Helen doubted that, for even though the dog sniffed her in friendly fashion when she climbed in, he took up so much space that she knew there would be little room for his master. Mr. Carluke climbed up and lifted the reins, causing the dog to squash in against her knees.

“Sorry, he’s a bit large,” Mr. Carluke observed. “But in fact, he’s quite useful in keeping you warm. Here, wrap this blanket about you, and we’ll share the other over our knees. With those and Bounder here, we’ll be warm as toast.”

Despite the snow flurries, she was certainly warmer than she expected to be in an open carriage for more than an hour.

“You are Mrs. Carluke’s husband?” Helen hazarded as they drove through the town. “The father of my new charges?”

“I have that good fortune.” He cast her a quick grin. “I double as the coachman.”

“So I gather.” She rather liked this eccentricity, although she couldn’t help wondering how, without carriage and coachman, he was in a position to employ a governess at not very much below the salary she had received from Lord Overton. “Um, do you have a large establishment, sir?”

He appeared to consider this. “Cozy,” he pronounced.

She wasn’t quite sure what to make of this, especially when she discovered that her employer was a scholar. “Meant to make my life in Cambridge,” he confided. “Only then I met Eleanor, who for some reason, is prepared to put up with me and the books.”

During the journey, she guessed the reason for Mrs. Carluke’s generosity. There was something very charming about the scholar.

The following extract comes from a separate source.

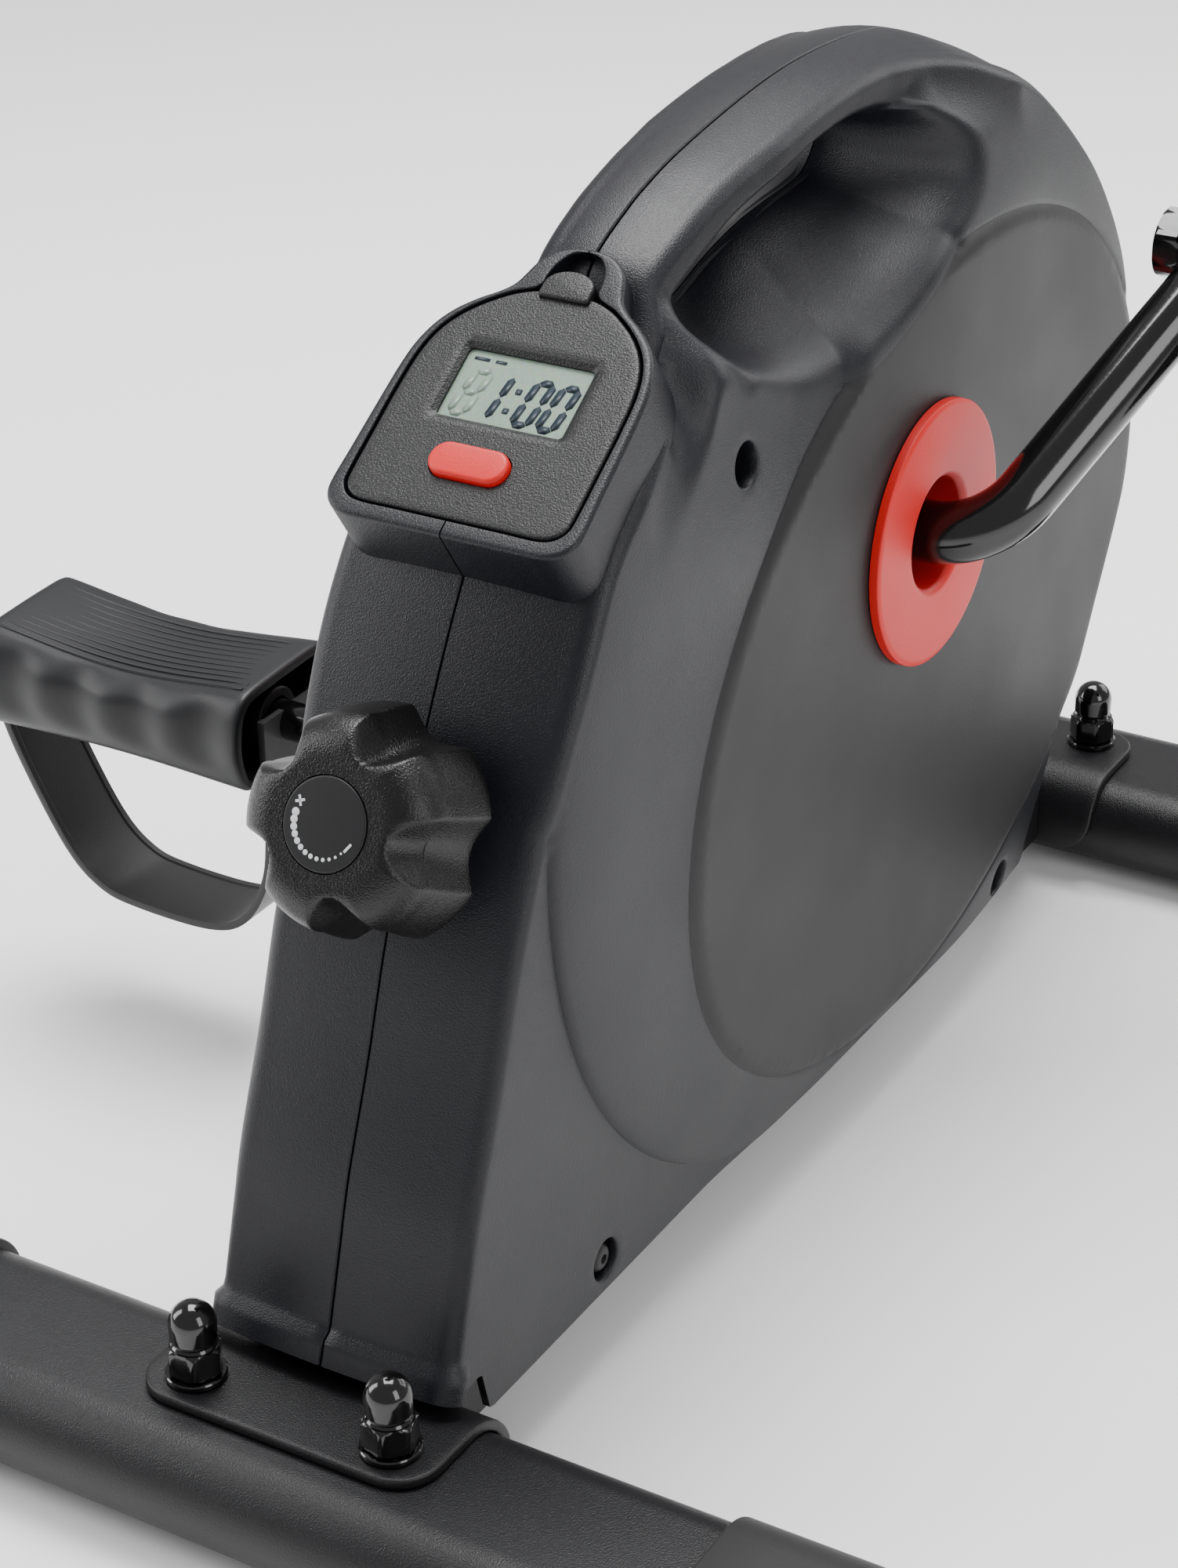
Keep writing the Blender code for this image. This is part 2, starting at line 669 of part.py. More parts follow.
def support_plate(side, finish):
    """Upright plate that carries the bearings and the flywheel axle."""
    span = sorted((side * PLATE_X, side * (PLATE_X + SUPPORT_PLATE)))
    front = FLYWHEEL_Y - 26 * MM
    rear = CRANK_Y + 26 * MM
    outline = [(front, BEAM_BOTTOM + 12 * MM), (rear + 12 * MM, BEAM_BOTTOM + 12 * MM)]
    outline += arc((CRANK_Y, CRANK_Z), 24 * MM, 0, 100, 6)
    outline += arc((FLYWHEEL_Y, FLYWHEEL_Z), 24 * MM, 100, 180, 6)
    made = prism(outline, *span)
    if side < 0:
        join(made, prism(ear_outline(), *span))
    wide = (-60 * MM, 60 * MM)
    cut(made, cylinder(BEARING_RADIUS + GAP, *wide, centre=(CRANK_Y, CRANK_Z)))
    cut(made, cylinder(FLYWHEEL_AXLE_RADIUS + GAP, *wide, centre=(FLYWHEEL_Y, FLYWHEEL_Z), sides=20))
    if side < 0:
        y, z = magnet_pivot()
        pin = (-PLATE_X - SUPPORT_PLATE / 2, FLYWHEEL_X[1])
        join(made, cylinder(MAGNET_PIN_RADIUS, *pin, centre=(y, z), sides=16))
    return part(made, ("right" if side > 0 else "left") + "_support_plate", finish)


# ---------------------------------------------------------------- fasteners

def bolt(name, x, y, finish):
    """Carriage bolt up through a stabilizer and its bracket."""
    head = TUBE_BOTTOM - GAP
    top = NUT_BASE + NUT_HEX_HEIGHT
    profile = [(0, top), (BOLT_RADIUS - 0.6 * MM, top), (BOLT_RADIUS, top - 0.6 * MM),
               (BOLT_RADIUS, head), (BOLT_HEAD_RADIUS, head),
               (0.8 * BOLT_HEAD_RADIUS, head - 1.7 * MM), (0, head - 2.4 * MM)]
    return part(turned(profile, Matrix.Identity(4), (x, y), 12), name, finish)


def washer(name, x, y, finish):
    """Flat washer under a cap nut."""
    low = PLATE_TOP + GAP
    made = ring(WASHER_RADIUS, BOLT_RADIUS + RUN, low, low + WASHER_THICKNESS,
                Matrix.Identity(4), (x, y), 14)
    return part(made, name, finish)


def cap_nut(name, x, y, finish):
    """Domed cap nut: a hexagon with an acorn top and a blind bore."""
    corner = NUT_ACROSS_FLATS / math.sqrt(3)
    made = cylinder(corner, NUT_BASE, NUT_BASE + NUT_HEX_HEIGHT, Matrix.Identity(4), (x, y), 6)
    centre = NUT_BASE + NUT_HEIGHT - NUT_DOME_RADIUS
    dome = [(r, z) for r, z in arc((0, centre), NUT_DOME_RADIUS, 90, 0, 3)]
    dome[0] = (0, dome[0][1])
    profile = dome + [(NUT_DOME_RADIUS, NUT_BASE + 2 * MM), (0, NUT_BASE + 2 * MM)]
    join(made, turned(profile, Matrix.Identity(4), (x, y), 12))
    bore = (NUT_BASE - 1 * MM, NUT_BASE + NUT_HEX_HEIGHT + GAP)
    cut(made, cylinder(BOLT_RADIUS + RUN, *bore, Matrix.Identity(4), (x, y), 12))
    return part(made, name, finish)


# ---------------------------------------------------------------- drive

def crank_axle(finish):
    """Round axle that turns in the two bearings."""
    made = cylinder(CRANK_AXLE_RADIUS, -CRANK_AXLE_HALF, CRANK_AXLE_HALF,
                    centre=(CRANK_Y, CRANK_Z), sides=28)
    return part(made, "crank_axle", finish)


def bearing(side, finish):
    """Ball bearing seated in a support plate."""
    middle = PLATE_X + SUPPORT_PLATE / 2
    span = sorted((side * (middle - BEARING_WIDTH / 2), side * (middle + BEARING_WIDTH / 2)))
    made = ring(BEARING_RADIUS, CRANK_AXLE_RADIUS + RUN, *span, OUTLINE_YZ, (CRANK_Y, CRANK_Z), 28)
    return part(made, ("right" if side > 0 else "left") + "_bearing", finish)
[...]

Despite peering short-sightedly at approaching vehicles—“Forgot my glasses,” he told Helen—he entertained her with amusing anecdotes and self-deprecating wit all the way to Ingolby, which turned out to be a decent-sized village with a few shops and a church built around a square and a few streets leading off it.

Although it was dark by then, Mr. Carluke drove straight through at alarming speed—perhaps the villagers had learned to look out for him—and turned through a pair of open gates at the edge of the village. The driveway turned sharply, and a house suddenly appeared in Helen’s view.

Well-lit outside, with various other lights showing in the windows, it was a good-sized building of two stories with a neat garden. It did not look like the home of a poor scholar who had to drive himself in a tatty gig.

However, Bounder suddenly woke up and leaped off Helen’s feet, barking, before the horse had come to a standstill. And then all hell broke loose.

A boy loped round from the side of the house and ran to hold the horse while Mr. Carluke alighted. The front door of the house flew open, and two children charged down the steps to be bowled right over by the huge dog. While they crowed with delight and the brute stood over them, licking their faces, a middle-aged servant who might have been a nurse, rushed down after them, clicking her tongue and scolding and shouting at the dog to get off them. “Vile, smelly beast!” she yelled.

As if he understood the insult, the dog looked up, then bounded toward her. The nurse screamed and fled back up the steps, the dog barking at her heels. They streaked past a young woman with a baby in her arms, who said nothing in protest, merely stood aside to get out of their way.

“Welcome to the madhouse,” Mr. Carluke said cheerfully, holding up his hand to help Helen climb out of the gig.

“The dog won’t hurt her, will he?” she asked anxiously, obeying the unspoken command.

“Lord, no, he loves her to bits. But she’s convinced he carries all the diseases known to man and hates him to be anywhere near the children.”